Q: What is something that makes you uncomfortable? What is your greatest fear?

A: When I am in an environment where I feel overwhelmed, I just feel uncomfortable, and I just don’t like… I have to take myself out of that situation. Sensory overload and I need to chill. My greatest fear… like a stupid one is being upside down or being under water, I don’t like it very much. Like being under water and upside down is like a nightmare, like doing a flip underwater, that’s an actual nightmare. My big fear is being alone… yeah, not being understood.

Q: Who is your greatest bully?

A: Myself, yeah… I am very insecure, I always tell myself things that are not true and I have to tell myself those things are not true and I am always making assumptions for people. I’m just like “don’t that’s you not them, I don’t know what people are thinking”

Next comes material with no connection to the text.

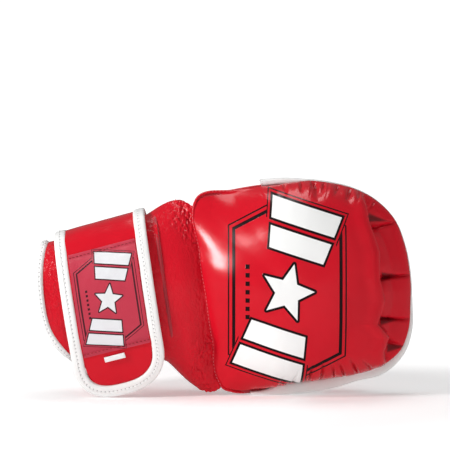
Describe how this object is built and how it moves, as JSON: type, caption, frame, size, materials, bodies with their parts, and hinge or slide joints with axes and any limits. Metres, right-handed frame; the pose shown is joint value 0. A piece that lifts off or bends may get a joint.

Q: Hardest thing you have ever done? Hardest time in college?

A: I guess my freshmen year of High School I had a really hard time and that period of time was hard but I got through it. In college it was the first few weeks I moved out I moved from town and I did not see my family… you know coming from a close knit family. Getting used to like the first few weeks I was like I want to die I don’t want to be here, I hate this school and I hate everyone. I was like no one gets me but then sure enough you just make friends and I really like St. Edward’s now

Q: Who’s your best friend?

A: My best friend is, I’ll say two, Priscilla she is my roommate and BFF and I met her at St. Ed’s and my other BFF is Hannah Lauren and I have known her since Laredo and we reconnected in college. All of us are friends and we’re moving together next august, the three of us… and my parents.

Q: Did you make friends High School that you thought were meaningful?

A: I did and I still have a few friends who are from Laredo but I don’t know, I just kind of moved and I felt like the friendships that did not sustain were not meant to be. I don’t know I was just fine with that. I was kind of excited to get away (from her hometown) I was kind of a floater in high school… just there.

Q: What is an assumption you fear people will make about you?

A: Like basic or boring. When I first met people at St. Ed’s all of them were like “Oh I never expected you to be like that or act like that” or “wow just based on appearance I never expected you to be like that.” I always tell my friend that I am such a contradiction, I won’t elaborate, but I am a contradiction.